Bien heureusement, la très grande majorité d’entre elleux réussissent à faire un pas de côté pour distinguer l’enseignant·e de l’oppresseur, du colon ou du maton. 

C’est K. avec qui on a eu un accrochage le matin et qui vous interpelle à l’autre bout de la rue d’un grand « Bonjour monnnnsieur ! » quand vous le recroiser trois heures plus tard.

C’est J. qui réalise une affiche pour parler de son livre préféré malgré sa situation de handicap, six mois après l’avoir commencé, abandonné, recommencé, jeté, et finalement achevé.

C’est A. cet élève de 4e qui après trois années compliquées avoue enfin : « Avant j’étais un animal ».

Alors, tant qu’il y aura des élèves nous pourrons encore garder l’espoir de changer un peu le monde. En tout cas jusqu’à ce qu’il soit définitivement détruit ou que l’éducation nationale soit définitivement trop abîmée par celleux qui prétendent la défendre en la réformant. Cependant, peut-on encore parler de réforme quand les décisions du ministère se prennent contre les enseignant-es, aux dépends des élèves et au profit de l’école privée ?

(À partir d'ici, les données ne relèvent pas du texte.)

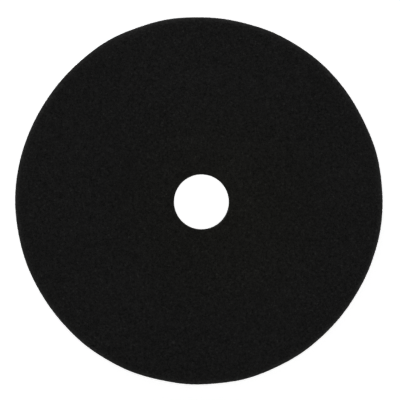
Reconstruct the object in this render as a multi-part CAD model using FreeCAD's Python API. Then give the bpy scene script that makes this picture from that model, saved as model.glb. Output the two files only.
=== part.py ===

Il y a vingt ans, Hervé Hamon disait que "tant qu’il y aurait des élèves" cela valait le coup de se battre pour l’éducation nationale. Il faisait écho à un précédent livre publié il y a 40 ans : Tant qu’il y aura des profs. Les profs étaient alors perçu·es comme les colosses permettant au système de se maintenir envers et contre tout. À mon sens, des élèves sans profs qualifié·es et hautement dévoué·es à leur mission, et des profs sans élèves enthousiastes, curieux·ses et reconnaissant·es sont tous·tes condamné·es à l’échec. La pédagogie et l’École de manière générale, c’est avant tout une rencontre, que celle-ci ait lieu tout de suite ou en différé, il faut tout faire pour qu’elle se produise.